Update docs for C++ (fixes artf3761 and artf3953)

Change-Id: Ic0c4ac8494cadff13461d9bb8b5943cd87619f0a

wpilibc/wpilibC++Devices/src/AnalogInput.cpp

@@ -54,7 +54,7 @@ void AnalogInput::InitAnalogInput(uint32_t channel)
 /**
  * Construct an analog input.
  *
- * @param channel The channel number to represent.
+ * @param channel The channel number on the roboRIO to represent. 0-3 are on-board 4-7 are on the MXP port.
  */
 AnalogInput::AnalogInput(uint32_t channel)
 {
@@ -86,9 +86,9 @@ int16_t AnalogInput::GetValue()
 
 /**
  * Get a sample from the output of the oversample and average engine for this channel.
- * The sample is 12-bit + the value configured in SetOversampleBits().
+ * The sample is 12-bit + the bits configured in SetOversampleBits().
  * The value configured in SetAverageBits() will cause this value to be averaged 2**bits number of samples.
- * This is not a sliding window.  The sample will not change until 2**(OversamplBits + AverageBits) samples
+ * This is not a sliding window.  The sample will not change until 2**(OversampleBits + AverageBits) samples
  * have been acquired from the module on this channel.
  * Use GetAverageVoltage() to get the analog value in calibrated units.
  * @return A sample from the oversample and average engine for this channel.
@@ -176,7 +176,7 @@ uint32_t AnalogInput::GetChannel()
 
 /**
  * Set the number of averaging bits.
- * This sets the number of averaging bits.
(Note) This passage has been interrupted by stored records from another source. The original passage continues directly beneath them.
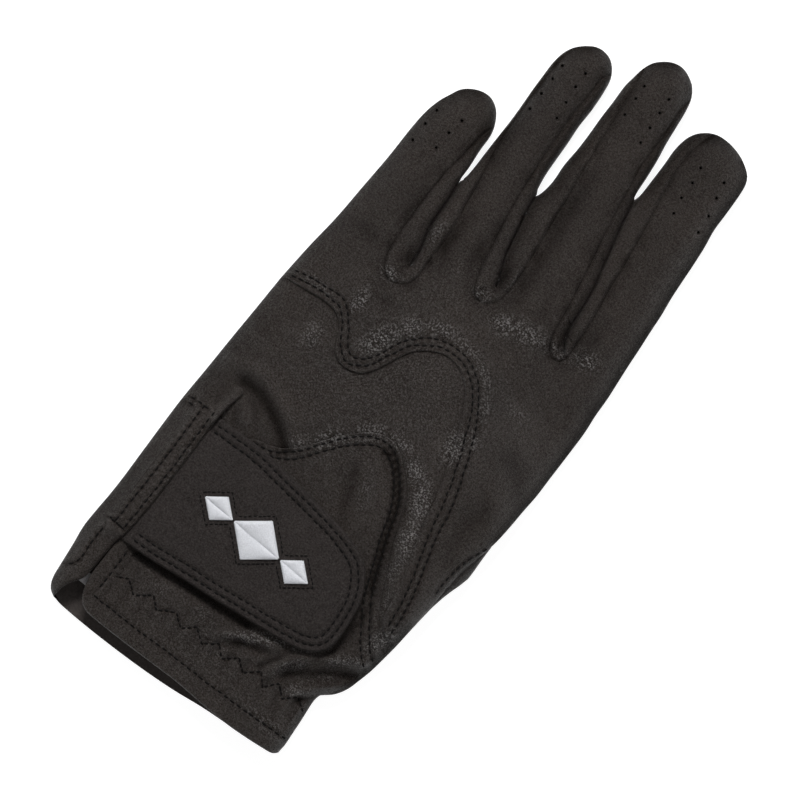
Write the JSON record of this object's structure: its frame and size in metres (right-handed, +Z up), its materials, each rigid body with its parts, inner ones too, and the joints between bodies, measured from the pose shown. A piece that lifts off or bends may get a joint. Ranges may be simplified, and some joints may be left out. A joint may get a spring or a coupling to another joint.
{
  "type": "golf glove",
  "caption": "Left-hand golf glove lying back up, with a hook-and-loop wrist tab over a slit, wavy overlapped back panels, gusseted fingers and the thumb folded under the palm.",
  "frame": {"origin": "centre of the glove's footprint, on the surface it lies on", "axes": "+Y towards the fingertips, +X towards the index finger and thumb, +Z up out of the back of the hand"},
  "size_m": [0.0966, 0.2278, 0.017],
  "materials": {
    "leather": "fine-grained soft leather, dark charcoal",
    "tab_leather": "matte suede-like synthetic leather, dark charcoal",
    "lining": "knitted lining",
    "elastic": "ribbed elastic tape",
    "label": "white satin tape, bare",
    "loop_pile": "brushed loop pile",
    "hook_tape": "moulded hook tape",
    "motif_thread": "white satin-stitch embroidery"
  },
  "bodies": {
    "hand": {"palm_panel": "leather", "knuckle_panel": "leather", "middle_back_panel": "leather", "wrist_panel": "leather", "slit_facing": "leather", "wrist_elastic": "elastic", "inner_label": "label", "loop_patch": "loop_pile", "fourchette_crotch_pinky_ring": "leather", "fourchette_crotch_ring_middle": "leather", "fourchette_crotch_middle_index": "leather"},
    "tab": {"tab_outer": "tab_leather", "tab_lining": "lining", "hook_patch": "hook_tape", "tab_motif": "motif_thread"},
    "thumb": {"thumb_front": "leather", "thumb_back": "leather"},
    "pinky_base": {"pinky_front_base": "leather", "pinky_back_base": "leather", "pinky_fourchette_thumb_side_base": "leather"},
    "pinky_tip": {"pinky_front_tip": "leather", "pinky_back_tip": "leather", "pinky_fourchette_thumb_side_tip": "leather"},
    "ring_base": {"ring_front_base": "leather", "ring_back_base": "leather", "ring_fourchette_pinky_side_base": "leather", "ring_fourchette_thumb_side_base": "leather"},
    "ring_tip": {"ring_front_tip": "leather", "ring_back_tip": "leather", "ring_fourchette_pinky_side_tip": "leather", "ring_fourchette_thumb_side_tip": "leather"},
    "middle_base": {"middle_front_base": "leather", "middle_back_base": "leather", "middle_fourchette_pinky_side_base": "leather", "middle_fourchette_thumb_side_base": "leather"},
    "middle_tip": {"middle_front_tip": "leather", "middle_back_tip": "leather", "middle_fourchette_pinky_side_tip": "leather", "middle_fourchette_thumb_side_tip": "leather"},
    "index_base": {"index_front_base": "leather", "index_back_base": "leather", "index_fourchette_pinky_side_base": "leather"},
    "index_tip": {"index_front_tip": "leather", "index_back_tip": "leather", "index_fourchette_pinky_side_tip": "leather"}
  },
  "joints": [
    {"name": "tab_lift", "type": "hinge", "parent": "hand", "child": "tab", "pos_m": [-0.03665, -0.06585, 0.01265], "axis": [-0.0299, -0.9996, 0], "range_deg": [0, 160]},
    {"name": "thumb_unfold", "type": "hinge", "parent": "hand", "child": "thumb", "pos_m": [0.0453, -0.04565, 0.00645], "axis": [-0.1333, -0.9911, 0], "range_deg": [0, 175]},
    {"name": "pinky_knuckle_bend", "type": "hinge", "parent": "hand", "child": "pinky_base", "pos_m": [-0.03365, 0.02685, 0], "axis": [-1, 0, 0], "range_deg": [0, 80]},
    {"name": "pinky_middle_bend", "type": "hinge", "parent": "pinky_base", "child": "pinky_tip", "pos_m": [-0.03325, 0.04785, 0], "axis": [-1, 0, 0], "range_deg": [0, 90]},
    {"name": "ring_knuckle_bend", "type": "hinge", "parent": "hand", "child": "ring_base", "pos_m": [-0.01105, 0.03285, 0], "axis": [-0.9971, -0.0767, 0], "range_deg": [0, 80]},
    {"name": "ring_middle_bend", "type": "hinge", "parent": "ring_base", "child": "ring_tip", "pos_m": [-0.01355, 0.06585, 0], "axis": [-0.9971, -0.0767, 0], "range_deg": [0, 90]},
    {"name": "middle_knuckle_bend", "type": "hinge", "parent": "hand", "child": "middle_base", "pos_m": [0.01335, 0.03385, 0], "axis": [-0.9945, -0.1045, 0], "range_deg": [0, 80]},
    {"name": "middle_middle_bend", "type": "hinge", "parent": "middle_base", "child": "middle_tip", "pos_m": [0.00855, 0.07185, 0], "axis": [-0.9945, -0.1045, 0], "range_deg": [0, 90]},
    {"name": "index_knuckle_bend", "type": "hinge", "parent": "hand", "child": "index_base", "pos_m": [0.03715, 0.03385, 0], "axis": [-0.9951, -0.0993, 0], "range_deg": [0, 80]},
    {"name": "index_middle_bend", "type": "hinge", "parent": "index_base", "child": "index_tip", "pos_m": [0.03335, 0.06585, 0], "axis": [-0.9951, -0.0993, 0], "range_deg": [0, 90]}
  ]
}
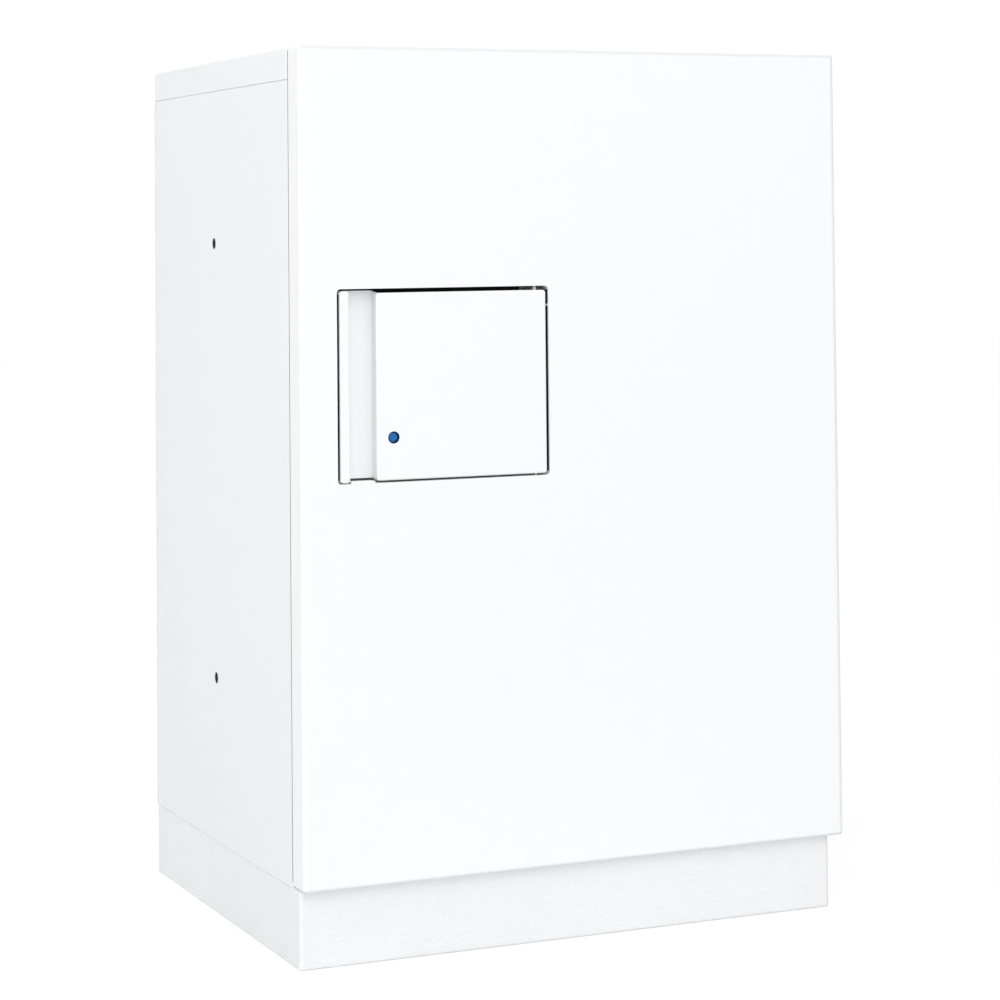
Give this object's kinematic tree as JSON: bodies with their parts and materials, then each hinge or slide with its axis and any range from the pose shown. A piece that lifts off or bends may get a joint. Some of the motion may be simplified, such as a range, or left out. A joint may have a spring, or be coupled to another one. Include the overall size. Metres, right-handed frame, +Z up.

The actual number of averaged samples is 2**bits.
+ * This sets the number of averaging bits. The actual number of averaged samples is 2^bits.
  * Use averaging to improve the stability of your measurement at the expense of sampling rate.
  * The averaging is done automatically in the FPGA.
  *
@@ -192,7 +192,7 @@ void AnalogInput::SetAverageBits(uint32_t bits)
 
 /**
  * Get the number of averaging bits previously configured.
- * This gets the number of averaging bits from the FPGA. The actual number of averaged samples is 2**bits.
+ * This gets the number of averaging bits from the FPGA. The actual number of averaged samples is 2^bits.
  * The averaging is done automatically in the FPGA.
  *
  * @return Number of bits of averaging previously configured.
@@ -207,7 +207,7 @@ uint32_t AnalogInput::GetAverageBits()
 
 /**
  * Set the number of oversample bits.
- * This sets the number of oversample bits. The actual number of oversampled values is 2**bits.
+ * This sets the number of oversample bits. The actual number of oversampled values is 2^bits.
  * Use oversampling to improve the resolution of your measurements at the expense of sampling rate.
  * The oversampling is done automatically in the FPGA.
  *
@@ -224,7 +224,7 @@ void AnalogInput::SetOversampleBits(uint32_t bits)
 /**
  * Get the number of oversample bits previously configured.
  * This gets the number of oversample bits from the FPGA. The actual number of oversampled values is
- * 2**bits. The oversampling is done automatically in the FPGA.
+ * 2^bits. The oversampling is done automatically in the FPGA.
  *
  * @return Number of bits of oversampling previously configured.
  */
@@ -265,7 +265,7 @@ void AnalogInput::InitAccumulator()
 
 
 /**
- * Set an inital value for the accumulator.
+ * Set an initial value for the accumulator.
  *
  * This will be added to all values returned to the user.
  * @param initialValue The value that the accumulator should start from when reset.
@@ -301,11 +301,11 @@ void AnalogInput::ResetAccumulator()
  * Set the center value of the accumulator.
  *
  * The center value is subtracted from each A/D value before it is added to the accumulator. This
- * is used for the center value of devices like gyros and accelerometers to make integration work
- * and to take the device offset into account when integrating.
+ * is used for the center value of devices like gyros and accelerometers to 
+ * take the device offset into account when integrating.
  *
- * This center value is based on the output of the oversampled and averaged source from channel 1.
- * Because of this, any non-zero oversample bits will affect the size of the value for this field.
+ * This center value is based on the output of the oversampled and averaged source from the accumulator
+ * channel. Because of this, any non-zero oversample bits will affect the size of the value for this field.
  */
 void AnalogInput::SetAccumulatorCenter(int32_t center)
 {
@@ -317,6 +317,7 @@ void AnalogInput::SetAccumulatorCenter(int32_t center)
 
 /**
  * Set the accumulator's deadband.
+ * @param 
  */
 void AnalogInput::SetAccumulatorDeadband(int32_t deadband)
 {
@@ -329,7 +330,7 @@ void AnalogInput::SetAccumulatorDeadband(int32_t deadband)
 /**
  * Read the accumulated value.
  *
- * Read the value that has been accumulating on channel 1.
+ * Read the value that has been accumulating.
  * The accumulator is attached after the oversample and average engine.
  *
  * @return The 64-bit value accumulated since the last Reset().
@@ -379,8 +380,9 @@ void AnalogInput::GetAccumulatorOutput(int64_t *value, uint32_t *count)
 }
 
 /**
- * Set the sample rate for all analog channels.
- *
+ * Set the sample rate per channel for all analog channels.
+ * The maximum rate is 500kS/s divided by the number of channels in use.
+ * This is 62500 samples/s per channel.
  * @param samplesPerSecond The number of samples per second.
  */
 void AnalogInput::SetSampleRate(float samplesPerSecond)